» **What is asked**: Send back all the data below, exactly as given.

## START Recorded data

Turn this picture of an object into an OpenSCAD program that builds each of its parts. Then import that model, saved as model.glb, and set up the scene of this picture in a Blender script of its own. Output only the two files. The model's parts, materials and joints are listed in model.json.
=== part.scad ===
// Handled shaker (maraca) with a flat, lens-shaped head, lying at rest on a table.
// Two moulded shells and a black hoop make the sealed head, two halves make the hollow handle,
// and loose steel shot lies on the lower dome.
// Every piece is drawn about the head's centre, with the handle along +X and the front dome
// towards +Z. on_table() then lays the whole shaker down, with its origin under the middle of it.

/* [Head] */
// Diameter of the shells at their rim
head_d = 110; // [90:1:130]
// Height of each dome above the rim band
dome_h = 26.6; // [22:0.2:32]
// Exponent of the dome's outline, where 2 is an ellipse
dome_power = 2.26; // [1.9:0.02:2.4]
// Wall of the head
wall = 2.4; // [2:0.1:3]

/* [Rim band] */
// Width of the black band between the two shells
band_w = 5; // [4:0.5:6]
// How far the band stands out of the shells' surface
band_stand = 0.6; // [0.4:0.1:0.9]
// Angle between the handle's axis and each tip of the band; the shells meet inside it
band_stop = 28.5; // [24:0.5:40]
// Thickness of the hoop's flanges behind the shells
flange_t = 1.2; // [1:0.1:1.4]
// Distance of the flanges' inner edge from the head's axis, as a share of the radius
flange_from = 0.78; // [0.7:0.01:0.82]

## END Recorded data

» **Answer to this task**:
Turn this picture of an object into an OpenSCAD program that builds each of its parts. Then import that model, saved as model.glb, and set up the scene of this picture in a Blender script of its own. Output only the two files. The model's parts, materials and joints are listed in model.json.
=== part.scad ===
// Handled shaker (maraca) with a flat, lens-shaped head, lying at rest on a table.
// Two moulded shells and a black hoop make the sealed head, two halves make the hollow handle,
// and loose steel shot lies on the lower dome.
// Every piece is drawn about the head's centre, with the handle along +X and the front dome
// towards +Z. on_table() then lays the whole shaker down, with its origin under the middle of it.

/* [Head] */
// Diameter of the shells at their rim
head_d = 110; // [90:1:130]
// Height of each dome above the rim band
dome_h = 26.6; // [22:0.2:32]
// Exponent of the dome's outline, where 2 is an ellipse
dome_power = 2.26; // [1.9:0.02:2.4]
// Wall of the head
wall = 2.4; // [2:0.1:3]

/* [Rim band] */
// Width of the black band between the two shells
band_w = 5; // [4:0.5:6]
// How far the band stands out of the shells' surface
band_stand = 0.6; // [0.4:0.1:0.9]
// Angle between the handle's axis and each tip of the band; the shells meet inside it
band_stop = 28.5; // [24:0.5:40]
// Thickness of the hoop's flanges behind the shells
flange_t = 1.2; // [1:0.1:1.4]
// Distance of the flanges' inner edge from the head's axis, as a share of the radius
flange_from = 0.78; // [0.7:0.01:0.82]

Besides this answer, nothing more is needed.